If spending months researching and writing a master’s dissertation wasn’t stressful enough, there’s also the challenge of properly structuring a dissertation so that it receives the highest marks with your graduate committee and sets you up for your professional career. Good structure doesn’t come easy to everyone, so we’ve developed a few guidelines for you to follow:

Title Page

The title page should include the title of your work, an acknowledgement that the work is a fulfilment of the requirements towards your master’s degree, the month and year of submittal and your name.

Table of Contents

Some disciplines and universities require that the table of contents be placed after the acknowledgments page, so it’s important that you check with your department to be sure. Your table of contents should have a list of all sections, chapters, and sub sections.

Acknowledgments

Your acknowledgments page includes a short paragraph that can include your professors, supervisors, tutors, specialists or anyone that has been important in your academic career and more specifically towards the completion of this work.

Abstract

Your abstract is 250 to 350 word summary of the essence of your dissertation. This includes your methodologies, results and your conclusion. It’s a good idea to practice drafting and re-drafting this content to ensure you provide all the information you need.

Introduction

Your introduction sets out to provide the reader with your aims and objectives, the context in which your work fits, a detailed exegesis of your title, your hypothesis or thesis and any questions you hope will be answered with your work.

Literary Review

This section simply outlines the previous work on your topic or related topics that are of concern to the work you are presenting.
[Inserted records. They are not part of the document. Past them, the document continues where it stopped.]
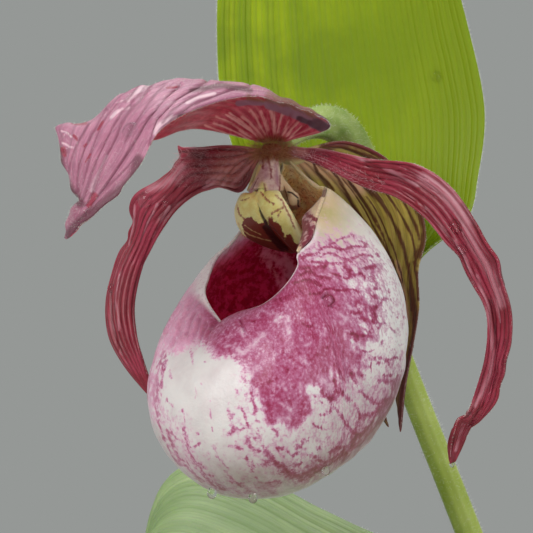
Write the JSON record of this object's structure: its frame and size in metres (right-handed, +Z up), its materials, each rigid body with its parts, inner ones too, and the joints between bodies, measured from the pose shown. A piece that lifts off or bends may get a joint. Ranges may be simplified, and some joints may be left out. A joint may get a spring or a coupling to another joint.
{
  "type": "potted ladys slipper orchid",
  "caption": "Hardy lady's slipper orchid in a plain clay pot: leaning stem, broad pleated leaves, tall bract and an inflated pink and white slipper flower under a hooded sepal.",
  "frame": {"origin": "centre of the pot's foot, on the surface that the pot stands on", "axes": "+Z up, -Y towards the viewer of the picture"},
  "size_m": [0.2181, 0.1832, 0.4311],
  "materials": {
    "clay": "matte",
    "soil": "matte",
    "green_stem": "satin",
    "green_leaf": "satin",
    "pink_hood": "satin",
    "red_petal": "satin",
    "olive_sepal": "satin",
    "pink_lip": "satin",
    "cream_column": "satin",
    "yellow_shield": "satin"
  },
  "bodies": {
    "root": {"pot": "clay", "soil": "soil", "stem": "green_stem", "sheath_low": "green_stem", "leaf_1": "green_leaf", "leaf_2": "green_leaf", "leaf_3": "green_leaf", "leaf_4": "green_leaf", "bract": "green_leaf", "ovary": "green_stem", "dorsal_sepal": "pink_hood", "petal_left": "red_petal", "petal_right": "red_petal", "synsepal": "olive_sepal", "lip": "pink_lip", "column": "cream_column", "staminode": "yellow_shield"}
  },
  "joints": []
}
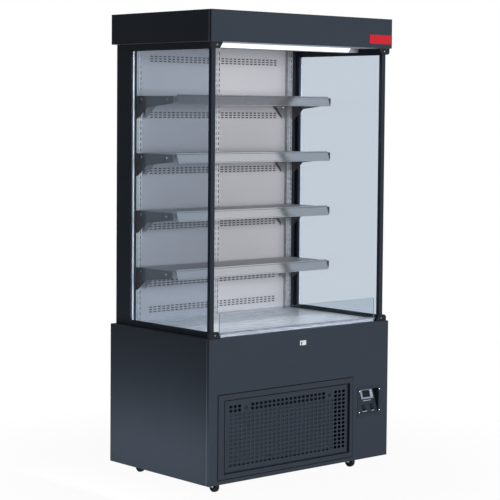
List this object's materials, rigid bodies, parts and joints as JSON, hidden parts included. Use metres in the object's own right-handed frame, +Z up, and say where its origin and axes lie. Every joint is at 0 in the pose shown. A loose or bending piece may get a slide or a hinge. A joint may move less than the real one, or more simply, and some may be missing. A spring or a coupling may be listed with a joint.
{
  "type": "open multideck display fridge",
  "caption": "Open-front refrigerated display: shelves and deck between glazed sides, glass riser, machine compartment below, lit header with night curtain, swivel casters.",
  "frame": {"origin": "on the floor, under the middle of the overall box", "axes": "+X to the right of someone facing the open front, +Y from the front to the back, +Z up"},
  "size_m": [1.052, 0.702, 2],
  "materials": {
    "charcoal_paint": "satin charcoal powder coat",
    "black_paint": "satin black powder coat",
    "black_plastic": "moulded matte",
    "grey_paint": "satin light grey",
    "galvanised": "zinc coated",
    "stainless": "brushed",
    "polished_steel": "polished",
    "insulation_skin": "matte skin over foam",
    "clear_glass": "clear, polished edges",
    "light_plastic": "opal diffuser",
    "badge_red": "gloss",
    "screen_black": "gloss",
    "controller_grey": "moulded",
    "button_grey": "moulded",
    "curtain_cloth": "woven, metallised",
    "coil_metal": "mill",
    "motor_black": "gloss black"
  },
  "bodies": {
    "cabinet": {"base_left_panel": "charcoal_paint", "base_right_panel": "charcoal_paint", "base_front_panel": "charcoal_paint", "base_back_panel": "charcoal_paint", "base_chassis": "galvanised", "grille_frame": "charcoal_paint", "grille_panel": "charcoal_paint", "control_housing": "black_plastic", "controller_body": "controller_grey", "controller_screen": "screen_black", "curtain_catch": "polished_steel", "insulated_tub": "insulation_skin", "deck_pan": "stainless", "front_lip": "grey_paint", "front_glass": "clear_glass", "rear_wall": "insulation_skin", "upright_left": "galvanised", "upright_centre": "galvanised", "upright_right": "galvanised", "back_panel": "grey_paint", "shelf_1": "grey_paint", "shelf_2": "grey_paint", "shelf_3": "grey_paint", "shelf_4": "grey_paint", "ticket_rail_1": "grey_paint", "ticket_rail_2": "grey_paint", "ticket_rail_3": "grey_paint", "ticket_rail_4": "grey_paint", "side_frame_left": "black_paint", "side_frame_right": "black_paint", "side_glass_left": "clear_glass", "side_glass_right": "clear_glass", "header_front": "charcoal_paint", "header_cover": "charcoal_paint", "header_ceiling": "grey_paint", "light_bar": "galvanised", "light_diffuser": "light_plastic", "badge_plate": "badge_red", "compressor": "motor_black", "condenser": "coil_metal", "evaporator": "coil_metal", "cable_inlet": "black_plastic", "curtain_sheet": "curtain_cloth"},
    "curtain_roller": {"curtain_roller": "curtain_cloth"},
    "curtain_bar": {"curtain_bar": "galvanised"},
    "condenser_fan": {"condenser_fan": "motor_black"},
    "evaporator_fan": {"evaporator_fan": "motor_black"},
    "rocker_left": {"rocker_left": "black_plastic"},
    "rocker_right": {"rocker_right": "black_plastic"},
    "controller_button_1": {"controller_button_1": "button_grey"},
    "controller_button_2": {"controller_button_2": "button_grey"},
    "controller_button_3": {"controller_button_3": "button_grey"},
    "caster_front_left": {"caster_fork_front_left": "galvanised"},
    "caster_front_right": {"caster_fork_front_right": "galvanised"},
    "caster_rear_left": {"caster_fork_rear_left": "galvanised"},
    "caster_rear_right": {"caster_fork_rear_right": "galvanised"},
    "wheel_front_left": {"caster_wheel_front_left": "black_plastic"},
    "wheel_front_right": {"caster_wheel_front_right": "black_plastic"},
    "wheel_rear_left": {"caster_wheel_rear_left": "black_plastic"},
    "wheel_rear_right": {"caster_wheel_rear_right": "black_plastic"}
  },
  "joints": [
    {"name": "curtain_slide", "type": "slide", "parent": "cabinet", "child": "curtain_bar", "axis": [0, 0, -1], "range_m": [0, 1.215], "stiffness_N_per_m": 10, "springref_m": -1.5, "deforming": ["curtain_sheet"]},
    {"name": "roller_spin", "type": "hinge", "parent": "cabinet", "child": "curtain_roller", "pos_m": [0, -0.313, 1.895], "axis": [1, 0, 0], "range_deg": [0, 3880]},
    {"name": "condenser_fan_spin", "type": "hinge", "parent": "cabinet", "child": "condenser_fan", "pos_m": [-0.09, -0.233, 0.236], "axis": [0, 1, 0], "continuous": true},
    {"name": "evaporator_fan_spin", "type": "hinge", "parent": "cabinet", "child": "evaporator_fan", "pos_m": [0, -0.105, 0.577], "axis": [0, 1, 0], "continuous": true},
    {"name": "rocker_left_tilt", "type": "hinge", "parent": "cabinet", "child": "rocker_left", "pos_m": [0.389, -0.33373, 0.26487], "axis": [1, 0, 0], "range_deg": [0, 14]},
    {"name": "rocker_right_tilt", "type": "hinge", "parent": "cabinet", "child": "rocker_right", "pos_m": [0.438, -0.33373, 0.26487], "axis": [1, 0, 0], "range_deg": [0, 14]},
    {"name": "button_1_press", "type": "slide", "parent": "cabinet", "child": "controller_button_1", "axis": [0, 0.953, -0.3028], "range_m": [0, 0.0006], "stiffness_N_per_m": 400, "springref_m": -0.001},
    {"name": "button_2_press", "type": "slide", "parent": "cabinet", "child": "controller_button_2", "axis": [0, 0.953, -0.3028], "range_m": [0, 0.0006], "stiffness_N_per_m": 400, "springref_m": -0.001},
    {"name": "button_3_press", "type": "slide", "parent": "cabinet", "child": "controller_button_3", "axis": [0, 0.953, -0.3028], "range_m": [0, 0.0006], "stiffness_N_per_m": 400, "springref_m": -0.001},
    {"name": "swivel_front_left", "type": "hinge", "parent": "cabinet", "child": "caster_front_left", "pos_m": [-0.458, -0.284, 0.06], "axis": [0, 0, 1], "continuous": true},
    {"name": "swivel_front_right", "type": "hinge", "parent": "cabinet", "child": "caster_front_right", "pos_m": [0.335, -0.284, 0.06], "axis": [0, 0, 1], "continuous": true},
    {"name": "swivel_rear_left", "type": "hinge", "parent": "cabinet", "child": "caster_rear_left", "pos_m": [-0.458, 0.221, 0.06], "axis": [0, 0, 1], "continuous": true},
    {"name": "swivel_rear_right", "type": "hinge", "parent": "cabinet", "child": "caster_rear_right", "pos_m": [0.335, 0.221, 0.06], "axis": [0, 0, 1], "continuous": true},
    {"name": "roll_front_left", "type": "hinge", "parent": "caster_front_left", "child": "wheel_front_left", "pos_m": [-0.458, -0.302, 0.025], "axis": [1, 0, 0], "continuous": true},
    {"name": "roll_front_right", "type": "hinge", "parent": "caster_front_right", "child": "wheel_front_right", "pos_m": [0.335, -0.302, 0.025], "axis": [1, 0, 0], "continuous": true},
    {"name": "roll_rear_left", "type": "hinge", "parent": "caster_rear_left", "child": "wheel_rear_left", "pos_m": [-0.458, 0.203, 0.025], "axis": [1, 0, 0], "continuous": true},
    {"name": "roll_rear_right", "type": "hinge", "parent": "caster_rear_right", "child": "wheel_rear_right", "pos_m": [0.335, 0.203, 0.025], "axis": [1, 0, 0], "continuous": true}
  ],
  "couplings": [
    {"joint": "roller_spin", "follows": "curtain_slide", "rad_per_m": 55.556}
  ]
}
This establishes your research within the context of empirical works that already exist in academics.

Methodology

This section is to layout the research methods you planned and conducted in your work. There are a number of acceptable methodologies and it’s to your benefit to check with your advisor for recommendations.

Findings and Discussions

Your research method will determine whether you treat these as two separate sections or treat them as a single section. Either way they will represent the meat of your entire dissertation. This is where you will present your evidence, data, tables, and any other pieces of information necessary to present your argument.

Conclusion

Your conclusions should be straight to the point and relatively short. In it you should revisit all of your research questions and provide simple summary statement of how it all relates to your original thoughts on the topic.

Bibliography

Your bibliography should be pretty self-explanatory at this point in your academic career. You will list all of the citation information for every resource cited in your research. Check a style guide to ensure you provide the correct information in the correct order.